Bode is an ancient Newar tow that lies to the East of Kathmandu. They celebrate body piercing during this festival. A volunteer from the Shrestha clan pierces his tongue with a metal spike and roam around the parts of the town by carrying fire torches on their shoulders.


The Lingo
The Lingo is a pole that is erected by people during the Bisket Jatra. The tradition of constructing the lingo was started to celebrate the life of the son-in-law of the king who survived the wedding night. Two lingos of around fifty-five feet in height are erected on two different locations of town. The pole is brought down the following day in the significance of the beginning of the new year.

Two hands that are given to the pole symbolizes the two serpents of the myth. The hands are covered in red cloth which represents the snakes. A long banner is hung from the top of the pole to symbolize the victory of an ancient mythological battle.

When the symbolic hands on the lingo are killed, people feel reassured that the snakes will not kill anyone that year.  People come with butter lamps to where the pole is erected to worship both the pole and the snakes.

Another myth has it that people worship snakes because the reptile is interconnected to rain and water which helps the agricultural land.

Once the pole is brought down on New Year's day, the Bisket festival continues for two more days. The dual chariots are pulled out to the open area of Bhaktapur Durbar square and crashed into one another. Young pull the chariots using large ropes and smash the chariots onto one another.

The chariots are then put together to symbolize the successful consummation of the marriage of the princess and the brave son-in-law who released the serpents' curse from the King's daughter.
The last two days of the festival is followed by traditional music, rallies, dances that fill up the whole area of Bhaktapur. Bisket Jatra remains one of the most important festivals with the most considerable following of Bhaktapur.

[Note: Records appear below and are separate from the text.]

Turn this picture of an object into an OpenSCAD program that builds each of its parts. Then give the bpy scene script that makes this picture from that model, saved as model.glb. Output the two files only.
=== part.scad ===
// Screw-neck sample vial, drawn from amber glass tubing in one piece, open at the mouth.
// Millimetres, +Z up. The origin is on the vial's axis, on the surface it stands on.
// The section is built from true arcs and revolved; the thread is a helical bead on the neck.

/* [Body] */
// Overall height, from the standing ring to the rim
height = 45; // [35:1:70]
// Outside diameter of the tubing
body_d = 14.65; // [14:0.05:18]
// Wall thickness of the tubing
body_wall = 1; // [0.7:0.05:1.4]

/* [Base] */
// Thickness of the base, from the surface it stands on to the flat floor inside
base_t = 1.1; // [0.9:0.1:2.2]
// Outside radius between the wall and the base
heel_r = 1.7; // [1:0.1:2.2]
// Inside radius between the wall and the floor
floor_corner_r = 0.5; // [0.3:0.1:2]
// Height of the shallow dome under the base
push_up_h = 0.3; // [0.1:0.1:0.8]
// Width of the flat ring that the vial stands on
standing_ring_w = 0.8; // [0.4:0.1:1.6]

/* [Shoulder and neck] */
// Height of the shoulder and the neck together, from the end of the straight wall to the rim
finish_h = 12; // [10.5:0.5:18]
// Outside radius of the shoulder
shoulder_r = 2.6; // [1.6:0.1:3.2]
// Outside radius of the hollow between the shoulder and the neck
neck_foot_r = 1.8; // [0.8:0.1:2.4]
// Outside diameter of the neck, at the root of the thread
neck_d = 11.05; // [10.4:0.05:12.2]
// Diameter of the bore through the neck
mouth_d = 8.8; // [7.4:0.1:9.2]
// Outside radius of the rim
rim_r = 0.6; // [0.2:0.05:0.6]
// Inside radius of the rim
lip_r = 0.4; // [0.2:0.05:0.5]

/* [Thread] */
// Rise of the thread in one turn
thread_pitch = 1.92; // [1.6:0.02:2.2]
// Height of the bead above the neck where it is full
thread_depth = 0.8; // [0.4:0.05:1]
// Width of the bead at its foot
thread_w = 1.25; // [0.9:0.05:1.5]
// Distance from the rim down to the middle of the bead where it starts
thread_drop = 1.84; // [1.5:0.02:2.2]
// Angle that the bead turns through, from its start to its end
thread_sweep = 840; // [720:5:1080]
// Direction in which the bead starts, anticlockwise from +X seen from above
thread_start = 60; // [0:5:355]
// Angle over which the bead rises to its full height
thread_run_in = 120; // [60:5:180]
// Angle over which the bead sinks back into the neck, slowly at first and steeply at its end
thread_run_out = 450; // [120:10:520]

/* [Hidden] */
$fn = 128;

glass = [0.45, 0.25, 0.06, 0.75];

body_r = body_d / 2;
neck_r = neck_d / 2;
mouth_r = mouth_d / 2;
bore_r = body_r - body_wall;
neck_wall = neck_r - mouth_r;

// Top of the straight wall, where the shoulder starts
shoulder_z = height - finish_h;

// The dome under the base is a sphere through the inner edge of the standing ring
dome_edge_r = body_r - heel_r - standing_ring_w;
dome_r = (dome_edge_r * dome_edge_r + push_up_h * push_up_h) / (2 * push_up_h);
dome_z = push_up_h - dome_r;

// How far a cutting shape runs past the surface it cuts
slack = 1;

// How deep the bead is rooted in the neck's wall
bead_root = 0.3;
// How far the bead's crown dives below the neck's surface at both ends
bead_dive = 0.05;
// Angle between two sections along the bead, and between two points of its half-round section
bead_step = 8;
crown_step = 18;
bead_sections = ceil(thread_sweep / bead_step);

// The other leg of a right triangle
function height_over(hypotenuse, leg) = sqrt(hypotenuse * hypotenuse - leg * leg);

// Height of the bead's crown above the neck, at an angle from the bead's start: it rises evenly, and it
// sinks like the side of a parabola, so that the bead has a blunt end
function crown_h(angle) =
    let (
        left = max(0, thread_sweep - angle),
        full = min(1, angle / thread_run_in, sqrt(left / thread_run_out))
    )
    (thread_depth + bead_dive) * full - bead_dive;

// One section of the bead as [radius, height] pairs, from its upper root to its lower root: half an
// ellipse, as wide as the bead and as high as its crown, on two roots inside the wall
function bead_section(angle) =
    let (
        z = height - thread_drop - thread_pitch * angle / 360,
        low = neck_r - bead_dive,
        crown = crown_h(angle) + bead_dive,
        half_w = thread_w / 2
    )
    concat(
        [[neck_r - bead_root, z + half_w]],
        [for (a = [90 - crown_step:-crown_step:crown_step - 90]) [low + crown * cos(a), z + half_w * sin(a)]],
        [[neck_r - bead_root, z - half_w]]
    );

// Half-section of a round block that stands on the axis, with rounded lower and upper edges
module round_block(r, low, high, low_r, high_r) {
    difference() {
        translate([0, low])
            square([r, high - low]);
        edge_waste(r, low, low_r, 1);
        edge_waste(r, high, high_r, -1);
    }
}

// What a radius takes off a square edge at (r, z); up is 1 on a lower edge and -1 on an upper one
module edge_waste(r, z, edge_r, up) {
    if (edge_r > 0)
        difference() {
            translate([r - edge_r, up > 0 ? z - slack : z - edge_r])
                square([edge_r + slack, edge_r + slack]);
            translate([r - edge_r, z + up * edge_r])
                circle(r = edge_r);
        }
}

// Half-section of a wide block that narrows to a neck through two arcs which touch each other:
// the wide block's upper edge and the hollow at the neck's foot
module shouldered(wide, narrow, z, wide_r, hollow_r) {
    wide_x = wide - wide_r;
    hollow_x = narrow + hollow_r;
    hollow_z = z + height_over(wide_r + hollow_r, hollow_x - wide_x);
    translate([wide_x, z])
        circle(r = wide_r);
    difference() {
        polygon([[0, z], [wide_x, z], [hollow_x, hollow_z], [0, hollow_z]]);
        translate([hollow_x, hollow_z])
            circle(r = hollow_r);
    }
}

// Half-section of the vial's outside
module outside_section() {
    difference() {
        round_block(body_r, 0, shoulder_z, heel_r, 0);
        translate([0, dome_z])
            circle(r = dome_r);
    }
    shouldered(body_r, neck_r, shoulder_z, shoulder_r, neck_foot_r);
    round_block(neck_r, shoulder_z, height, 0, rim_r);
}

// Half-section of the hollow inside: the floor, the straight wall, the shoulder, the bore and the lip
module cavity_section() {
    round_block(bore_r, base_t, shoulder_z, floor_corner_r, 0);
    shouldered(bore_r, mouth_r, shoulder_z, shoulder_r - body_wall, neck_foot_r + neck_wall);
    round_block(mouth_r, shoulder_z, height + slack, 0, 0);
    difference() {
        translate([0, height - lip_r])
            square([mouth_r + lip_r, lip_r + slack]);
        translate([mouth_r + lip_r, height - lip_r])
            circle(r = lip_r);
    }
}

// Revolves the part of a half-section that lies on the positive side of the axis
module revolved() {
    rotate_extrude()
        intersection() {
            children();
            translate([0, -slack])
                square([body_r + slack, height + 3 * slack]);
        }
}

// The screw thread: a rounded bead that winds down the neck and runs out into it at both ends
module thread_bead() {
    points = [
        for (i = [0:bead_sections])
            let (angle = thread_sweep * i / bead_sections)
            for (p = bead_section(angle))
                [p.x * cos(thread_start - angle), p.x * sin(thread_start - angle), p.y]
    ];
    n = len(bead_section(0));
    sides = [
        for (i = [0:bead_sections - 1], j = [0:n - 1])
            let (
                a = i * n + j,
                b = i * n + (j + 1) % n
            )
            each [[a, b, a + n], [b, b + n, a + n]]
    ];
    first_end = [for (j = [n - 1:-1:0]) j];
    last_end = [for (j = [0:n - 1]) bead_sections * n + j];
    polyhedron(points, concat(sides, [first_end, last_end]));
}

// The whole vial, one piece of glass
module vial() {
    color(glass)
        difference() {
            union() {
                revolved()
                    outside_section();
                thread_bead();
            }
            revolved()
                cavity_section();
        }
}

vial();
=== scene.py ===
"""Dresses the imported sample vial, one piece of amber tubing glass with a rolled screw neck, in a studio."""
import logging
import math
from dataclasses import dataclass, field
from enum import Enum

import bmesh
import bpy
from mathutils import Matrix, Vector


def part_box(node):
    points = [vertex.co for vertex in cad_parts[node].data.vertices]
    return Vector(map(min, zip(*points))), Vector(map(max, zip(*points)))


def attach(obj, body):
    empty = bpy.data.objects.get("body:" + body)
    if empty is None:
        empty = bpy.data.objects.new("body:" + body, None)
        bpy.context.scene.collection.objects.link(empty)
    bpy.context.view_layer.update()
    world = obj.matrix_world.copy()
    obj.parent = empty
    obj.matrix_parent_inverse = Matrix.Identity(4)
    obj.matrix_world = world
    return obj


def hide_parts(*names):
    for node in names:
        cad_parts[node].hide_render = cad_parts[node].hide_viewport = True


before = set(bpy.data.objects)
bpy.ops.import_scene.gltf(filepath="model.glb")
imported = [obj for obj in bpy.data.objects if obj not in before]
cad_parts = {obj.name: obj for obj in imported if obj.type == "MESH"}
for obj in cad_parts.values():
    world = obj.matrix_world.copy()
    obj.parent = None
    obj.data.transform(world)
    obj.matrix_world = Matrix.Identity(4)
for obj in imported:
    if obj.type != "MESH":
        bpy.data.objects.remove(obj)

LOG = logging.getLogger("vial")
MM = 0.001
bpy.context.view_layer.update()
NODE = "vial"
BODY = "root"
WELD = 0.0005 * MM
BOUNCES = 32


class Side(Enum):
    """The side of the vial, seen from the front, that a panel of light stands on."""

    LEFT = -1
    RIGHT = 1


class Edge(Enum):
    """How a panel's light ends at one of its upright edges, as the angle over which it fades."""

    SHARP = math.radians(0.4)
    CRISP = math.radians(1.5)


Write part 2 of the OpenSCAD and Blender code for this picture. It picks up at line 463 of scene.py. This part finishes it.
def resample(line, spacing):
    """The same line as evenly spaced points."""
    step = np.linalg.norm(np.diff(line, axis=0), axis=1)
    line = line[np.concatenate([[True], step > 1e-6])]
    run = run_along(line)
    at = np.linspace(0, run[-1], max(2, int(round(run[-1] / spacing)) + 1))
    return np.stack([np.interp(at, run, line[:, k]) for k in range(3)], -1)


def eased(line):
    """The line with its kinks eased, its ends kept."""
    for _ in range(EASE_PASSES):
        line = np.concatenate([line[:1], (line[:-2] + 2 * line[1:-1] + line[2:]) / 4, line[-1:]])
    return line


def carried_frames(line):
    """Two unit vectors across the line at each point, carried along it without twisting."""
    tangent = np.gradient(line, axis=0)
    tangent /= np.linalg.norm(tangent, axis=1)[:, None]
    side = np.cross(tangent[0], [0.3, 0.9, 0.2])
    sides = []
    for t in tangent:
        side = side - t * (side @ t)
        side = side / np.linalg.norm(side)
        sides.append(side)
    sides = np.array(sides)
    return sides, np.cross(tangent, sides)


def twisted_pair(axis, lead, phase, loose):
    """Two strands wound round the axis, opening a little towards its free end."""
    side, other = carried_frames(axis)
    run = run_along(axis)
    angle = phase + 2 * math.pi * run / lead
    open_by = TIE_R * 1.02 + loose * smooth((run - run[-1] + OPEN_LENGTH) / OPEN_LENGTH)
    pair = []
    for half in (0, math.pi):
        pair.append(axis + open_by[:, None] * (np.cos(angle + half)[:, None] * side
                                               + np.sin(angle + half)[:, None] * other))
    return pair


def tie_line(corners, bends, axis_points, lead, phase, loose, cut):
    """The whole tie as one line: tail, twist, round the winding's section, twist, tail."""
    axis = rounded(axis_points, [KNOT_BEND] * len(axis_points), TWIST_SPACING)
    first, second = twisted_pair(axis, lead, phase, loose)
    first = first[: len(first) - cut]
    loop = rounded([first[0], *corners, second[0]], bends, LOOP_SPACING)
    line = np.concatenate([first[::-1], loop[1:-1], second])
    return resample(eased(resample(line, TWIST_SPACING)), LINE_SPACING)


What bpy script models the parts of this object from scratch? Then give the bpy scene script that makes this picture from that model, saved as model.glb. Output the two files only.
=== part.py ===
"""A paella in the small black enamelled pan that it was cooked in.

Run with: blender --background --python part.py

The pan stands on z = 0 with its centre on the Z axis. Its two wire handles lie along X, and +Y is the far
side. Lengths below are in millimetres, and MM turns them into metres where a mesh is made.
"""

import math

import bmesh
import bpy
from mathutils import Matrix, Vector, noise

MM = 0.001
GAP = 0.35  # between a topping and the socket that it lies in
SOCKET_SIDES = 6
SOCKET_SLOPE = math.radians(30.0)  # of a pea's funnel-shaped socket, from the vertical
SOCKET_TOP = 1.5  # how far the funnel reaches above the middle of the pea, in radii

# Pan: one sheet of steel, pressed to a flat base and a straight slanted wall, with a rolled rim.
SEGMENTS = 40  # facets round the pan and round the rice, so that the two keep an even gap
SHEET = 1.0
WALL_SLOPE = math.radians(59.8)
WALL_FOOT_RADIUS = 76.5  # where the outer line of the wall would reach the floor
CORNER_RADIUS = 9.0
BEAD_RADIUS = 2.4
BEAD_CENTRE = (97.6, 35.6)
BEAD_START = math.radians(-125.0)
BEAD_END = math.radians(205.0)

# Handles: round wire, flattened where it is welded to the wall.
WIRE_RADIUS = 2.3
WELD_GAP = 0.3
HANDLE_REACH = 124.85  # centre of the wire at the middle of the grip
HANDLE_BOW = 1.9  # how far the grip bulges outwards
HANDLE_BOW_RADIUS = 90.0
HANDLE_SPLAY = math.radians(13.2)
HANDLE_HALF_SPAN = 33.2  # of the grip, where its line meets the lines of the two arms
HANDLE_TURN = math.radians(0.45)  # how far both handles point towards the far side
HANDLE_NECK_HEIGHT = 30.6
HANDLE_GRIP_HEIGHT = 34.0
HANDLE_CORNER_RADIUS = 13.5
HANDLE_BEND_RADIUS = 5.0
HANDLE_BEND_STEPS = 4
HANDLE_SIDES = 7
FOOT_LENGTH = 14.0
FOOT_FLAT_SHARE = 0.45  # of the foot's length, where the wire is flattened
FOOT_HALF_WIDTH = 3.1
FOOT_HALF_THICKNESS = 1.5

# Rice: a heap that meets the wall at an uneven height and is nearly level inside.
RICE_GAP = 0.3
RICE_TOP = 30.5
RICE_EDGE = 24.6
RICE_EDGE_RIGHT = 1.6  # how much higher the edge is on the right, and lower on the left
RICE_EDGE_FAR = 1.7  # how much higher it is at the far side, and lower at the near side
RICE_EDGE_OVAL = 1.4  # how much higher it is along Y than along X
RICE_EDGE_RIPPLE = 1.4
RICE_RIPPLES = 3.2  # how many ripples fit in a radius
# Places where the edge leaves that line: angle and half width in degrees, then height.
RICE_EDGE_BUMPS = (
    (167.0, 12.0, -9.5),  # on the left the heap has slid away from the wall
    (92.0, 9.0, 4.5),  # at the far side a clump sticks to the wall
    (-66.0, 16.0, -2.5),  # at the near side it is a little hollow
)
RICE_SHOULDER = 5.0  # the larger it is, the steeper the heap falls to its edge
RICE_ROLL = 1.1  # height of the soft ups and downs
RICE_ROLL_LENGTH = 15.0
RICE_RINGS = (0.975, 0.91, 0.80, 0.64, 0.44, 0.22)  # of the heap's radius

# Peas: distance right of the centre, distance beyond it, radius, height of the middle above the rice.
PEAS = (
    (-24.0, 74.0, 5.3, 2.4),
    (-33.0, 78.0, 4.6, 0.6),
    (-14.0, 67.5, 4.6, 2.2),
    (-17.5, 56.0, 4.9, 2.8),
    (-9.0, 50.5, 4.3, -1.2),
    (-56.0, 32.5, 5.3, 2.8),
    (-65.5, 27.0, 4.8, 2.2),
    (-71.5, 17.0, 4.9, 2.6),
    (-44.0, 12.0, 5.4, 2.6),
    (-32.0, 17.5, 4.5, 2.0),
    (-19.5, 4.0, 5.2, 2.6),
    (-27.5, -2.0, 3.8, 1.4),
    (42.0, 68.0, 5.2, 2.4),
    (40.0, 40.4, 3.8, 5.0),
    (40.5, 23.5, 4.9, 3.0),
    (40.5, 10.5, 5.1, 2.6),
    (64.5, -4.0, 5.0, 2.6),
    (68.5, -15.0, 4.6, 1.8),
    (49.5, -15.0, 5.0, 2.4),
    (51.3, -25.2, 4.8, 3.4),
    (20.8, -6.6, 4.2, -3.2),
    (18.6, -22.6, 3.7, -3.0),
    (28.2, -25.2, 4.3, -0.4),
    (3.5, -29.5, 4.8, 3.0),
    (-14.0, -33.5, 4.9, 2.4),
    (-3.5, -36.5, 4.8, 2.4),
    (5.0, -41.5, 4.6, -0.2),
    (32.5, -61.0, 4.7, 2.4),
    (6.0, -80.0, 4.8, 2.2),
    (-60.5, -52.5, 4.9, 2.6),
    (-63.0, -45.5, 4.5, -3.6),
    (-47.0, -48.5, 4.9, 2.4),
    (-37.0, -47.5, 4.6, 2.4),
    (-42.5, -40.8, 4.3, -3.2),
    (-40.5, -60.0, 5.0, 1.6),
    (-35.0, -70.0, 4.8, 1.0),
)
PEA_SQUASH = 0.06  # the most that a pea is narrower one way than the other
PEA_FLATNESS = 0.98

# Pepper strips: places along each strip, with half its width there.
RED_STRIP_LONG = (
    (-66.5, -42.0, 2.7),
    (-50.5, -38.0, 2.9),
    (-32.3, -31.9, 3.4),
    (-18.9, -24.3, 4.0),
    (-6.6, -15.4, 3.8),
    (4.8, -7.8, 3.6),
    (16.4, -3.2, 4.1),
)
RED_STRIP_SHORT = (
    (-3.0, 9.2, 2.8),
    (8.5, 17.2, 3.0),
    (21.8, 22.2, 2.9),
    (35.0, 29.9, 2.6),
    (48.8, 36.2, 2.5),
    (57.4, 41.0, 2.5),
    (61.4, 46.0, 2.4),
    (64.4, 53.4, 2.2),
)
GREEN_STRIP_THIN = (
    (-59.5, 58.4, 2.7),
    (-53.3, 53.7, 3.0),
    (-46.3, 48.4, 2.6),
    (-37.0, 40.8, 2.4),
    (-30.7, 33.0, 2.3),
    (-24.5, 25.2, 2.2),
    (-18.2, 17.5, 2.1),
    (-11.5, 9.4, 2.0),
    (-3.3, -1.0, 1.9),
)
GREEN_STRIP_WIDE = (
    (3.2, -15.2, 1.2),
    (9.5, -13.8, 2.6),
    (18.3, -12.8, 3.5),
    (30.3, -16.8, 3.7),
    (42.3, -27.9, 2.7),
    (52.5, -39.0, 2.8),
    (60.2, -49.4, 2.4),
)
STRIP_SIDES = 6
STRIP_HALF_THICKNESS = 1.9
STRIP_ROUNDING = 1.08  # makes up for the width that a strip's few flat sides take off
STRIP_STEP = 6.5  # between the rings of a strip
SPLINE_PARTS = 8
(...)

Duration of the Bisket Jatra
This is a nine-day long festival that is celebrated by the indigenous Newar community of Bhaktapur. It is located 13 km east of Kathmandu. It has been gaining enormous popularity and enthusiasm in recent times.

The dates for this festival changes on the Gregorian calendar as it follows the lunar calendar which depends on astrological positions. This festival always takes place during the end and the beginning of the new year of the Nepalese calendar. The Festival begins five days before the last day of the lunar year and goes on until the fourth day of the new year.

Thousands upon thousands of people from all walks of life and religions venture into the Bhaktapur Durbar Square to witness this festival. There is yet another myth that says; anyone who visits the deities and chariots will lead remain prosperous and happy for the rest of their lives. This festival is also celebrated to acknowledge gratitude towards The Hindu God of wrath- Bhairav. Prayers and food are offered to the chariot of the Hindu God Bhairav with the hope that their sufferings and problems are kept at bay throughout the future.